● GIVEN TASK:
Search the material below for the word "slide". Copy every line that has it.

[Parts and joints as JSON]
[Start]

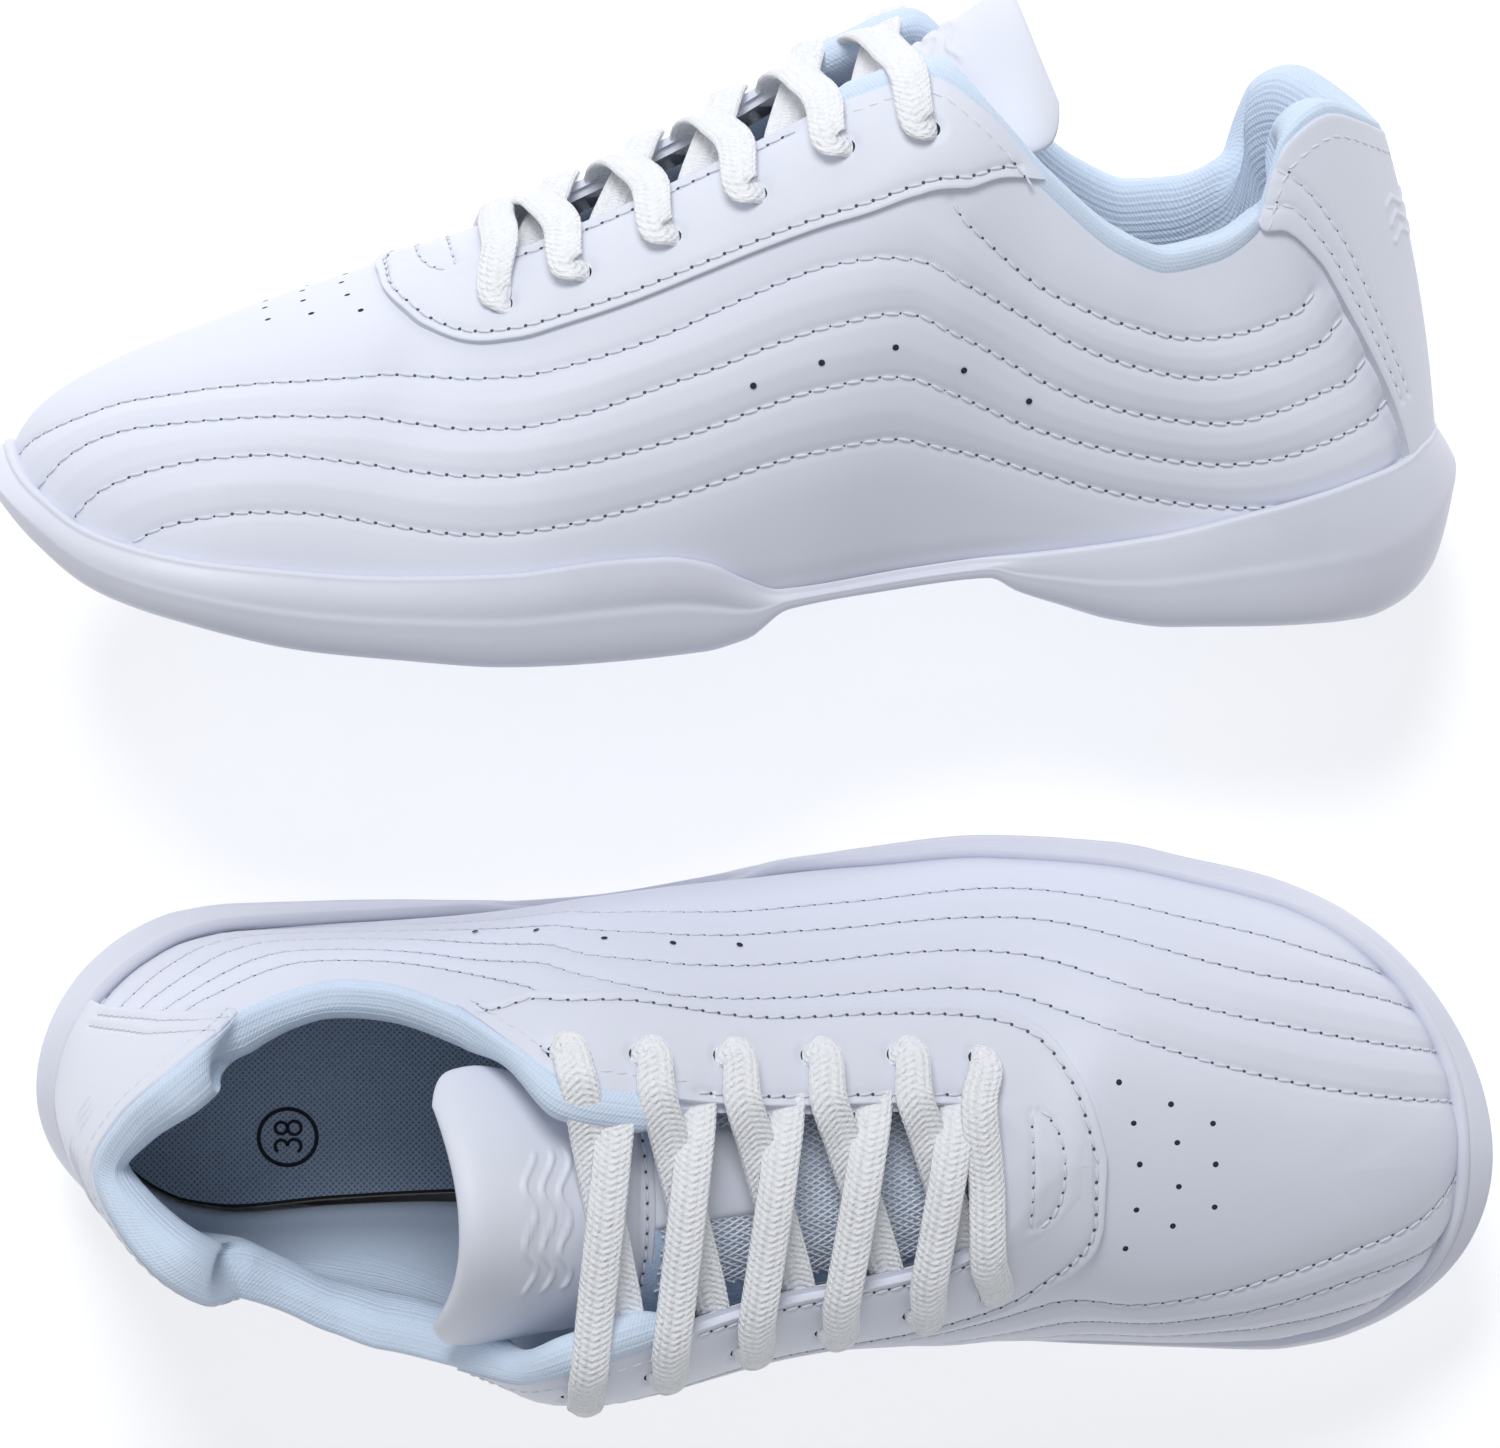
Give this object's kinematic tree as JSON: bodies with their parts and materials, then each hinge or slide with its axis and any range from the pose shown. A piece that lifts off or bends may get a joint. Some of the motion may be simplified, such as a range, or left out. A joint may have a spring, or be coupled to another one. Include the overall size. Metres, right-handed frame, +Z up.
{
  "type": "cheer shoes",
  "caption": "Pair of white low-cut lace-up cheer shoes with split moulded sole, padded collar and tongue; one stands, one lies on its side.",
  "frame": {"origin": "on the floor plane, at the mount left_heel_rest: in the ground face of the standing left shoe's heel tread, on the heel centre line, 40 mm in front of the back of the sole", "axes": "+X from heel to toe of the standing left shoe, +Y towards its outer side and the tipped right shoe, +Z up"},
  "size_m": [0.276, 0.2593, 0.114],
  "materials": {
    "upper_leather": "soft white synthetic leather, fine grain, low gloss",
    "overlay_leather": "white synthetic leather, fine grain, low gloss",
    "sole": "smooth white moulded sole, satin",
    "tread": "white rubber tread, matt",
    "shank": "moulded arch stiffener",
    "board": "pressed fibre insole board",
    "sockliner": "grey-blue lattice-woven top cloth over foam",
    "stiffener": "thermoformed stiffener sheet",
    "foam": "soft open-cell padding foam",
    "lining": "pale blue ribbed textile lining",
    "tongue_mesh": "pale blue honeycomb mesh with white strands",
    "lace": "flat woven white lace"
  },
  "bodies": {
    "left_shoe": {"left_heel_sole": "sole", "left_arch_band": "sole", "left_ball_sole": "sole", "left_heel_tread": "tread", "left_ball_tread": "tread", "left_shank": "shank", "left_insole_board": "board", "left_quarter_lateral": "upper_leather", "left_quarter_medial": "upper_leather", "left_vamp_flex_zone": "upper_leather", "left_eyestay": "overlay_leather", "left_heel_cover": "overlay_leather", "left_heel_counter": "stiffener", "left_collar_padding": "foam", "left_collar_lining": "lining", "left_quarter_lining": "lining", "left_tongue_base": "tongue_mesh", "left_tongue_patch": "overlay_leather", "left_lace": "lace"},
    "left_forefoot": {"left_toe_sole": "sole", "left_toe_tread": "tread", "left_toe_board": "board", "left_vamp_toe": "upper_leather", "left_toe_puff": "stiffener", "left_sockliner_toe": "sockliner"},
    "left_tongue_flap": {"left_tongue_face": "overlay_leather", "left_tongue_padding": "foam", "left_tongue_back": "lining"},
    "left_sockliner": {"left_sockliner": "sockliner"},
    "right_shoe": {"right_heel_sole": "sole", "right_arch_band": "sole", "right_ball_sole": "sole", "right_heel_tread": "tread", "right_ball_tread": "tread", "right_shank": "shank", "right_insole_board": "board", "right_quarter_lateral": "upper_leather", "right_quarter_medial": "upper_leather", "right_vamp_flex_zone": "upper_leather", "right_eyestay": "overlay_leather", "right_heel_cover": "overlay_leather", "right_heel_counter": "stiffener", "right_collar_padding": "foam", "right_collar_lining": "lining", "right_quarter_lining": "lining", "right_tongue_base": "tongue_mesh", "right_tongue_patch": "overlay_leather", "right_lace": "lace"},
    "right_forefoot": {"right_toe_sole": "sole", "right_toe_tread": "tread", "right_toe_board": "board", "right_vamp_toe": "upper_leather", "right_toe_puff": "stiffener", "right_sockliner_toe": "sockliner"},
    "right_tongue_flap": {"right_tongue_face": "overlay_leather", "right_tongue_padding": "foam", "right_tongue_back": "lining"},
    "right_sockliner": {"right_sockliner": "sockliner"}
  },
  "joints": [
    {"name": "left_toe_flex", "type": "hinge", "parent": "left_shoe", "child": "left_forefoot", "pos_m": [0.168, 0, 0.022], "axis": [0, -1, 0], "range_deg": [0, 40], "stiffness_Nm_per_rad": 0.5, "deforming": ["left_vamp_flex_zone"]},
    {"name": "left_tongue_fold", "type": "hinge", "parent": "left_shoe", "child": "left_tongue_flap", "pos_m": [0.0583, 0, 0.104], "axis": [0, 1, 0], "range_deg": [-8, 30]},
    {"name": "left_sockliner_lift", "type": "hinge", "parent": "left_shoe", "child": "left_sockliner", "pos_m": [0.159, 0, 0.017], "axis": [0, 1, 0], "range_deg": [0, 4]},
    {"name": "right_shoe_roll", "type": "hinge", "parent": "left_shoe", "child": "right_shoe", "pos_m": [0.09, 0.12578, 0.031], "axis": [1, 0.0088, 0], "range_deg": [0, 87.95]},
    {"name": "right_toe_flex", "type": "hinge", "parent": "right_shoe", "child": "right_forefoot", "pos_m": [0.01475, 0.11546, 0.04939], "axis": [-0.0947, 0.0347, -0.9949], "range_deg": [0, 40], "stiffness_Nm_per_rad": 0.5, "deforming": ["right_vamp_flex_zone"]},
    {"name": "right_tongue_fold", "type": "hinge", "parent": "right_shoe", "child": "right_tongue_flap", "pos_m": [0.12323, 0.19873, 0.04198], "axis": [0.0947, -0.0347, 0.9949], "range_deg": [-8, 30]},
    {"name": "right_sockliner_lift", "type": "hinge", "parent": "right_shoe", "child": "right_sockliner", "pos_m": [0.02375, 0.11057, 0.04837], "axis": [0.0947, -0.0347, 0.9949], "range_deg": [0, 4]}
  ]
}
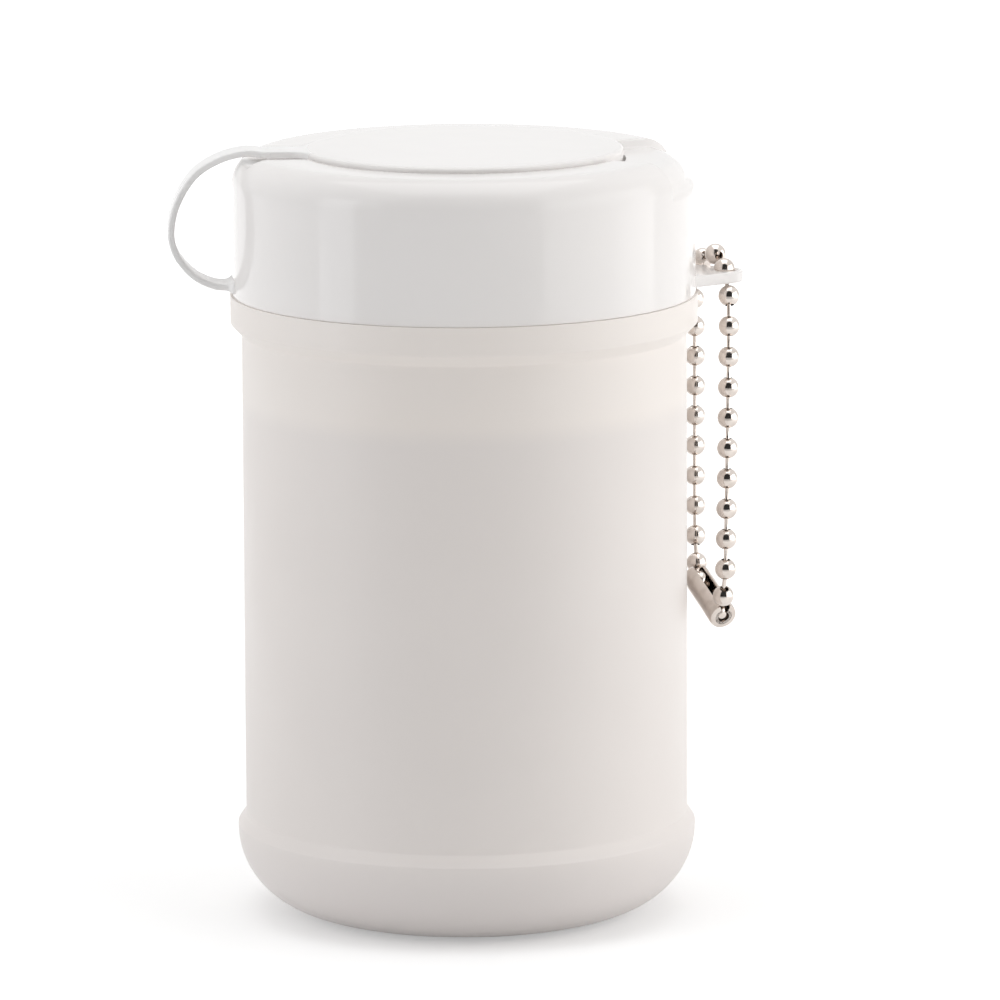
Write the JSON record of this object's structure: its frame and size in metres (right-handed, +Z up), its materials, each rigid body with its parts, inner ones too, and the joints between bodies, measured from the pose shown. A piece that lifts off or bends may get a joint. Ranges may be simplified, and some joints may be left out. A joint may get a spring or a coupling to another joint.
{
  "type": "wipes canister",
  "caption": "Pocket wet-wipes canister: milky round body, press-on cap with a strapped flip lid, roll of wipes inside, and a ball chain hung from an ear on the cap.",
  "frame": {"origin": "centre of the flat base", "axes": "+Z up along the canister; +X towards the ear that holds the chain, -X towards the lid's strap; the lid's hinge runs along Y"},
  "size_m": [0.0647, 0.0524, 0.0869],
  "materials": {
    "body_plastic": "milky translucent blown plastic, satin",
    "cap_plastic": "milky white moulded plastic, glossy",
    "wipes": "damp non-woven cloth",
    "chain_metal": "nickel plated, polished"
  },
  "bodies": {
    "canister": {"canister_body": "body_plastic", "wipes_roll": "wipes"},
    "cap": {"cap_shell": "cap_plastic"},
    "lid": {"lid_disc": "cap_plastic"},
    "chain": {"chain_ball_01": "chain_metal", "chain_ball_02": "chain_metal", "chain_ball_03": "chain_metal", "chain_ball_04": "chain_metal", "chain_ball_05": "chain_metal", "chain_ball_06": "chain_metal", "chain_ball_07": "chain_metal", "chain_ball_08": "chain_metal", "chain_ball_09": "chain_metal", "chain_ball_10": "chain_metal", "chain_ball_11": "chain_metal", "chain_ball_12": "chain_metal", "chain_ball_13": "chain_metal", "chain_ball_14": "chain_metal", "chain_ball_15": "chain_metal", "chain_ball_16": "chain_metal", "chain_ball_17": "chain_metal", "chain_ball_18": "chain_metal", "chain_ball_19": "chain_metal", "chain_ball_20": "chain_metal", "chain_ball_21": "chain_metal", "chain_ball_22": "chain_metal", "chain_ball_23": "chain_metal", "chain_ball_24": "chain_metal", "chain_ball_25": "chain_metal", "chain_ball_26": "chain_metal", "chain_ball_27": "chain_metal", "chain_link_01": "chain_metal", "chain_link_02": "chain_metal", "chain_link_03": "chain_metal", "chain_link_04": "chain_metal", "chain_link_05": "chain_metal", "chain_link_06": "chain_metal", "chain_link_07": "chain_metal", "chain_link_08": "chain_metal", "chain_link_09": "chain_metal", "chain_link_10": "chain_metal", "chain_link_11": "chain_metal", "chain_link_12": "chain_metal", "chain_link_13": "chain_metal", "chain_link_14": "chain_metal", "chain_link_15": "chain_metal", "chain_link_16": "chain_metal", "chain_link_17": "chain_metal", "chain_link_18": "chain_metal", "chain_link_19": "chain_metal", "chain_link_20": "chain_metal", "chain_link_21": "chain_metal", "chain_link_22": "chain_metal", "chain_link_23": "chain_metal", "chain_link_24": "chain_metal", "chain_link_25": "chain_metal", "chain_link_26": "chain_metal", "chain_connector": "chain_metal"}
  },
  "joints": [
    {"name": "cap_lift", "type": "slide", "parent": "canister", "child": "cap", "axis": [0, 0, 1], "range_m": [0, 0.02]},
    {"name": "lid_hinge", "type": "hinge", "parent": "cap", "child": "lid", "pos_m": [-0.0223, 0, 0.0867], "axis": [0, -1, 0], "range_deg": [0, 150]},
    {"name": "chain_swing", "type": "hinge", "parent": "cap", "child": "chain", "pos_m": [0.02933, 0, 0.0724], "axis": [0.3664, -0.9305, 0], "range_deg": [-1, 20]}
  ]
}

[End]

● RESULT OF THIS TASK:
Give this object's kinematic tree as JSON: bodies with their parts and materials, then each hinge or slide with its axis and any range from the pose shown. A piece that lifts off or bends may get a joint. Some of the motion may be simplified, such as a range, or left out. A joint may have a spring, or be coupled to another one. Include the overall size. Metres, right-handed frame, +Z up.
    {"name": "cap_lift", "type": "slide", "parent": "canister", "child": "cap", "axis": [0, 0, 1], "range_m": [0, 0.02]},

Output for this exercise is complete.